Some other favorites include the short film “Lemon Tree” by Rachel Walden. Part of the Fortnight’s shorts program, this is one of the best things I watched at the festival. A promising film from a director who has yet to debut a feature length project.
“L’Autre Laurens (The Other Laurens)” is a stylish detective story of a private investigator investigating his brother’s death for foul play. It is an astonishingly well-shot film also in the Fortnight program. It is tight, well-conceived and very watchable.

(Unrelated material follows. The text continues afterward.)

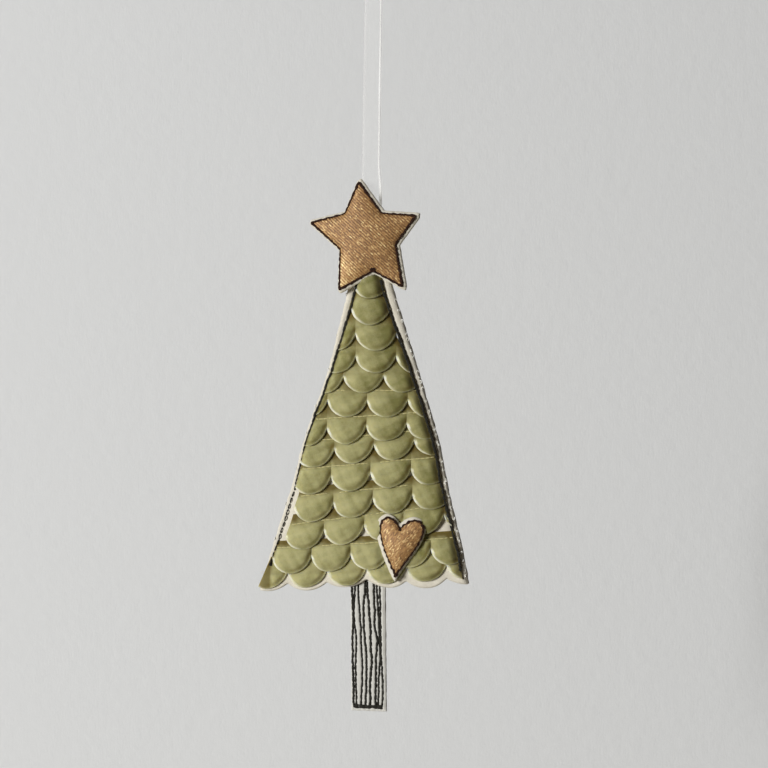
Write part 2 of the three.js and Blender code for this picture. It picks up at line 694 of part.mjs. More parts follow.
// Moves every side of a closed outline outwards by the same distance, and drops the points that a notch crowds out
function offsetOutline(points, distance) {
  const outwards = THREE.ShapeUtils.isClockWise(points) ? -1 : 1;
  const crowded = Math.abs(distance) * CROWDED_SHARE;
  const moved = points.map((point, index) => {
    const before = points[(index + points.length - 1) % points.length];
    const after = points[(index + 1) % points.length];
    const inDirection = point.clone().sub(before).normalize();
    const outDirection = after.clone().sub(point).normalize();
    const inNormal = new THREE.Vector2(inDirection.y, -inDirection.x).multiplyScalar(outwards);
    const outNormal = new THREE.Vector2(outDirection.y, -outDirection.x).multiplyScalar(outwards);
    const mitre = inNormal.clone().add(outNormal).normalize();
    return point.clone().addScaledVector(mitre, distance / mitre.dot(inNormal));
  });
  return moved.filter((point) => distanceToOutline(point, points) >= crowded);
}

// A cap of cloth or a pad, in rings that shrink towards the middle, with a front and a back surface
function puffedSolid(points, centre, backAt, frontAt) {
  const rings = PUFF_RING_SHARES.map(([size, rise]) => points.map((point) => {
    const place = centre.clone().lerp(point, size);
    return {
      front: new THREE.Vector3(place.x, frontAt(rise), place.y),
      back: new THREE.Vector3(place.x, backAt(rise), place.y),
    };
  }));
  const frontTop = new THREE.Vector3(centre.x, frontAt(1), centre.y);
  const backTop = new THREE.Vector3(centre.x, backAt(1), centre.y);
  const triangles = [];
  const count = points.length;
  for (let i = 0; i < count; i += 1) {
    const next = (i + 1) % count;
    for (let ring = 0; ring + 1 < rings.length; ring += 1) {
      const [a, b] = [rings[ring][i], rings[ring][next]];
      const [c, d] = [rings[ring + 1][next], rings[ring + 1][i]];
      triangles.push(a.front, b.front, c.front, a.front, c.front, d.front);
      triangles.push(a.back, c.back, b.back, a.back, d.back, c.back);
    }
    const last = rings[rings.length - 1];
    triangles.push(last[i].front, last[next].front, frontTop);
    triangles.push(last[i].back, backTop, last[next].back);
    const [edge, edgeNext] = [rings[0][i], rings[0][next]];
    triangles.push(edge.front, edge.back, edgeNext.back, edge.front, edgeNext.back, edgeNext.front);
  }
  if (THREE.ShapeUtils.isClockWise(points)) {
    triangles.reverse();
  }
  return new THREE.BufferGeometry().setFromPoints(triangles);
}

function withMiddles(points) {
  return points.flatMap((point, index) => {
    const after = points[(index + 1) % points.length];
    return [point, point.clone().lerp(after, 0.5)];
  });
}

function addPuffedShape(name, points, centre, seatY, puff, margin, shift, knotPoint) {
  const finePoints = withMiddles(points);
  const backingPoints = offsetOutline(points, margin).map((point) => point.clone().add(shift));
  addPiece(`${name}_backing`, slab(new THREE.Shape(backingPoints), seatY, FELT_THICKNESS), felt);
  const clothBackY = seatY - FELT_THICKNESS - LAYER_GAP;
  const padPoints = finePoints.map((point) => centre.clone().lerp(point, WADDING_RING_SHARE));
  const padPuff = puff - 2 * LAYER_GAP - CLOTH_THICKNESS;
  addPiece(`${name}_wadding`, puffedSolid(
    padPoints,
    centre,
    () => clothBackY,
    (rise) => clothBackY - CLOTH_THICKNESS / 2 - padPuff * rise,
  ), waddingFill);
  addPiece(`${name}_face`, puffedSolid(
    offsetOutline(finePoints, CLOTH_MARGIN),
    centre,
    (rise) => clothBackY - (rise > 0 ? CLOTH_THICKNESS / 2 + LAYER_GAP : 0) - padPuff * rise,
    (rise) => clothBackY - CLOTH_THICKNESS - puff * rise,
  ), goldCloth);
  const ring = new THREE.Shape(offsetOutline(points, THREAD_WIDTH / 2));
  ring.holes.push(new THREE.Path(offsetOutline(points, -THREAD_WIDTH / 2).reverse()));
  const threadBackY = clothBackY - CLOTH_THICKNESS - LAYER_GAP;
  const line = solidOf(slab(ring, threadBackY, THREAD_HEIGHT));
  const lineKnot = knot(knotPoint.x, knotPoint.y, threadBackY);
  addPiece(`${name}_outline_stitch`, geometryOf(line.add(lineKnot)), brownThread);
}

// The star lies over the first row's top edge; the heart lies over the lobes it presses flat

const starCentre = new THREE.Vector2(STAR_CENTRE_X, HINGE_Z - STAR_CENTRE_DROP);
const starPoints = STAR_POINT_SHARES.map(([direction, reach]) => {
  const angle = THREE.MathUtils.degToRad(direction);
  const outward = new THREE.Vector2(Math.cos(angle), Math.sin(angle));
  return starCentre.clone().add(outward.multiplyScalar(reach * STAR_RADIUS));
});

// The star's backing seats on the strips under its lower sides, or on the first strip's band where those are clear
function starSeatY() {
  const drop = STAR_BACKING_MARGIN + 2 * STAR_BACKING_SHIFT;
  const [rightTip, notch, leftTip] = [starPoints[4], starPoints[5], starPoints[6]];
  const fronts = [panelFrontAt(0, trimTopAt(trimRows[0], 0)) - LAYER_GAP - TRIM_THICKNESS];
  for (let step = 0; step <= STAR_SEAT_STEPS; step += 1) {
    [rightTip, leftTip].forEach((tip) => {
      const place = notch.clone().lerp(tip, step / STAR_SEAT_STEPS);
      fronts.push(...trimFrontsAt(place.x, place.y - drop));
    });
  }
  return Math.min(...fronts) - SEAM_GAP;
}

const STAR_SEAT_Y = starSeatY();
const HEART_SEAT_Y = Math.min(...heartPoints.map((point) => panelFrontAt(point.x, point.y)))
  - LAYER_GAP - TRIM_LIFT - TRIM_THICKNESS - SEAM_GAP;

addPuffedShape(
  'star',
  starPoints,
  starCentre,
  STAR_SEAT_Y,
  STAR_PUFF,
  STAR_BACKING_MARGIN,
  new THREE.Vector2(STAR_BACKING_SHIFT, -STAR_BACKING_SHIFT),
  starPoints[5],
);
addPuffedShape(
  'heart',
  heartPoints,
  heartCentre,
  HEART_SEAT_Y,
  HEART_PUFF,
  HEART_BACKING_MARGIN,
  new THREE.Vector2(-HEART_BACKING_SHIFT, 0),
  heartPoints[heartPoints.length / 2],
);

// Trunk: two cloths with a strip of wadding between them, in the wadding's place between the panels

const TRUNK_DEPTH = 2 * TRUNK_CLOTH + TRUNK_WADDING + 2 * TRUNK_LAYER_GAP;
const TRUNK_BACK_Y = (WADDING_FRONT_Y + WADDING_BACK_Y) / 2 + TRUNK_DEPTH / 2;
const TRUNK_WADDING_BACK_Y = TRUNK_BACK_Y - TRUNK_CLOTH - TRUNK_LAYER_GAP;
const TRUNK_FRONT_BACK_Y = TRUNK_WADDING_BACK_Y - TRUNK_WADDING - TRUNK_LAYER_GAP;

addPiece('trunk_back', slab(trunkShape(0, 0), TRUNK_BACK_Y, TRUNK_CLOTH), trunkCloth);
addPiece(
  'trunk_wadding',
  slab(trunkShape(TRUNK_WADDING_INSET, TRUNK_WADDING_INSET), TRUNK_WADDING_BACK_Y, TRUNK_WADDING),
  waddingFill,
);
addPiece('trunk_front', slab(trunkShape(0, 0), TRUNK_FRONT_BACK_Y, TRUNK_CLOTH), trunkCloth);

function trunkStitching() {
  const backY = TRUNK_FRONT_BACK_Y - TRUNK_CLOTH - TRUNK_LAYER_GAP;
  const topZ = heightAt(1) - HEM_MARGIN;
  const footZ = TRUNK_FOOT_Z + TRUNK_STITCH_END_INSET;
  const acrossAt = (share, z) => trunkCentreAt(z) + (share - 0.5) * TRUNK_WIDTH;
  const lines = TRUNK_STITCH_SHARES.map(([topShare, footShare], index) => {
    const centreAt = (z) => {
      const down = (topZ - z) / (topZ - footZ);
      const waves = TRUNK_WAVES + index % TRUNK_WAVE_KINDS;
      const wander = Math.sin(down * Math.PI * waves + index) * Math.sin(down * Math.PI);
      return acrossAt(THREE.MathUtils.lerp(topShare, footShare, down), z) + TRUNK_WANDER * wander;
    };
    const shape = threadShape(centreAt, topZ, footZ - TRUNK_STITCH_WIDTH / 2, TRUNK_STITCH_WIDTH, TRUNK_STITCH_STEPS);
    return solidOf(slab(shape, backY, THREAD_HEIGHT));
  });
  const firstShare = TRUNK_STITCH_SHARES[0][1];
  const lastShare = TRUNK_STITCH_SHARES[TRUNK_STITCH_SHARES.length - 1][1];
  const footLine = solidOf(slab(
    rectangle(
      acrossAt(firstShare, footZ) - TRUNK_STITCH_WIDTH / 2,
      acrossAt(lastShare, footZ) + TRUNK_STITCH_WIDTH / 2,
      footZ - TRUNK_STITCH_WIDTH / 2,
      footZ + TRUNK_STITCH_WIDTH / 2,
    ),
    backY,
    THREAD_HEIGHT,
  ));
  const knots = [firstShare, lastShare].map((share) => knot(acrossAt(share, footZ), footZ, backY));
  return geometryOf([...lines, ...knots].reduce((joined, piece) => joined.add(piece), footLine));
}

addPiece('trunk_stitching', trunkStitching(), blackThread);

// Ribbon: one sheer strip, up from the tree, over the hook and down again, drawn from the side

const ARCH_RADIUS = (LOOP_TOP_SPAN + RIBBON_THICKNESS) / 2;
const ARCH_CENTRE_Z = -LOOP_TOP_SPAN / 2;
const RIBBON_FOOT_Z = HINGE_Z + FOLD_ROOM;
const ARCH_FOOT_Z = -LOOP_ARCH_HEIGHT;

// The run from the foot to where it meets the arch, as a point and a slope
const runSpan = Math.hypot(LOOP_FOOT_SPAN / 2, ARCH_CENTRE_Z - RIBBON_FOOT_Z);
const runAngle = Math.atan2(LOOP_FOOT_SPAN / 2, ARCH_CENTRE_Z - RIBBON_FOOT_Z);
const leanAngle = Math.asin(ARCH_RADIUS / runSpan) - runAngle;

// Distance of a face of the far run from the middle plane, for a face that far outside the strip's centre line
function runOffsetAt(z, outside) {
  return LOOP_FOOT_SPAN / 2 + (z - RIBBON_FOOT_Z) * Math.tan(leanAngle) + outside / Math.cos(leanAngle);
}

function plyShape(side) {
  const half = RIBBON_THICKNESS / 2;
  const topZ = ARCH_FOOT_Z - SEAM_GAP;
  return new THREE.Shape([
    new THREE.Vector2(side * runOffsetAt(RIBBON_FOOT_Z, -half), RIBBON_FOOT_Z),
    new THREE.Vector2(side * runOffsetAt(RIBBON_FOOT_Z, half), RIBBON_FOOT_Z),
    new THREE.Vector2(side * runOffsetAt(topZ, half), topZ),
    new THREE.Vector2(side * runOffsetAt(topZ, -half), topZ),
  ]);
}

function archShape() {
  const half = RIBBON_THICKNESS / 2;
  const arc = (radius) => {
    const points = [];
    for (let step = 0; step <= LOOP_ARC_STEPS; step += 1) {
      const angle = THREE.MathUtils.lerp(-leanAngle, Math.PI + leanAngle, step / LOOP_ARC_STEPS);
      points.push(new THREE.Vector2(radius * Math.cos(angle), ARCH_CENTRE_Z + radius * Math.sin(angle)));
    }
    return points;
  };
  return new THREE.Shape([
    new THREE.Vector2(runOffsetAt(ARCH_FOOT_Z, half), ARCH_FOOT_Z),
    ...arc(ARCH_RADIUS + half),
    new THREE.Vector2(-runOffsetAt(ARCH_FOOT_Z, half), ARCH_FOOT_Z),
    new THREE.Vector2(-runOffsetAt(ARCH_FOOT_Z, -half), ARCH_FOOT_Z),
    ...arc(ARCH_RADIUS - half).reverse(),
    new THREE.Vector2(runOffsetAt(ARCH_FOOT_Z, -half), ARCH_FOOT_Z),
  ]);
}

addPiece('ribbon_loop', ribbonStrip(archShape()), organza);
addPiece('ribbon_front_ply', ribbonStrip(plyShape(-1)), organza);
addPiece('ribbon_back_ply', ribbonStrip(plyShape(1)), organza);

// The ribbon's two ends, laid together and sewn in between the front panel and the back one
const tailTopZ = TREE_TOP_Z + TAIL_PROUD;
addPiece('ribbon_tail', ribbonStrip(new THREE.Shape([
  new THREE.Vector2(-RIBBON_THICKNESS, HINGE_Z - RIBBON_TAIL_LENGTH),
  new THREE.Vector2(RIBBON_THICKNESS, HINGE_Z - RIBBON_TAIL_LENGTH),
  new THREE.Vector2(RIBBON_THICKNESS, tailTopZ),
  new THREE.Vector2(-RIBBON_THICKNESS, tailTopZ),
])), organza);

export default tree;
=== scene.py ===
import math

import bmesh
import bpy
import numpy as np
from mathutils import Matrix, Vector, geometry


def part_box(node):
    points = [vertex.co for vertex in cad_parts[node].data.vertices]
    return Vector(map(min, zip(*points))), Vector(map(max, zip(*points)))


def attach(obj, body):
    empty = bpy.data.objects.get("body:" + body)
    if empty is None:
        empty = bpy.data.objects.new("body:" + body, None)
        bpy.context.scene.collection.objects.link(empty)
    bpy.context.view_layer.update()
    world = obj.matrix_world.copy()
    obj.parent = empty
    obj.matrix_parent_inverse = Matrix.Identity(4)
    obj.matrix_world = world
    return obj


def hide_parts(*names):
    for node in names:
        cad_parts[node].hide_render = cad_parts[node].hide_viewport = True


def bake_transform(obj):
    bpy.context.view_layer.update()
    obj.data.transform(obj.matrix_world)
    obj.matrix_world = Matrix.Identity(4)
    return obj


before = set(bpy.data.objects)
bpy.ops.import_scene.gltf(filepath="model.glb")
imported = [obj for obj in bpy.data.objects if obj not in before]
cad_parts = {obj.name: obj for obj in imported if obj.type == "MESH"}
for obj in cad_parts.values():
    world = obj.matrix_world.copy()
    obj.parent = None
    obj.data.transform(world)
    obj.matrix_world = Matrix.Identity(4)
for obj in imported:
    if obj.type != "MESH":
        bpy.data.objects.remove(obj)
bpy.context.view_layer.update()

# A hanging felt tree with scalloped velvet rows, a gold star and heart, a stitched trunk and a sheer ribbon.
# Sizes below are in millimetres and go to metres where a mesh is made. +Z is up and the front looks along -Y.
MM = 0.001
TURN = 2 * math.pi

# The camera: where the middle of its picture falls, and how wide the picture is there
VIEW_CENTRE = (6.7, 0, -156.75)
VIEW_WIDTH = 289.5
CAMERA_AZIMUTH = math.radians(8)
CAMERA_ROLL = math.radians(0.842)
LENS = 85
SENSOR = 36

# Ribbon
RIBBON_WIDTH = 6.8
RIBBON_THICKNESS = 0.14
RIBBON_GATHER_SHARE = 0.03
GATHER_FOOT_Z = -80
RIBBON_ASKEW = 0.48
SELVEDGE = 0.85
LEFT_SELVEDGE_COVER = 0.07
RIGHT_SELVEDGE_COVER = 0.32
RIBBON_FLARE = 1
FLARE_START_Z = -72
FLARE_RUN = 14
RIBBON_CUP = 0.25
RIBBON_WAVE = 0.12
LOOP_TOP_SPAN = 8
LOOP_FOOT_SPAN = 0.7
HINGE_Z = -102
RIBBON_END_INSET = 0.1
RIBBON_END_FOLD = 0.12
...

Finally, the most unexpected treat of the festival for me was “Return to Reason,” a new 4k restoration and scoring of four Man Ray Dadaist and surrealist films, produced and scored by Jim Jarmush and his bandmate Carter Logan. The restoration was remarkable, and the score complemented the psychedelic, associative films. The director opened with this imagined quote from Man Ray: “Elephant lawnmower female molecule.”
In short, the festival’s program was fantastic. Many of the competition films will be available for streaming shortly (“May December” already got purchased for a king’s ransom by Netflix), but do try to see them in theaters if you can. Films should be watched with other people and on a big screen.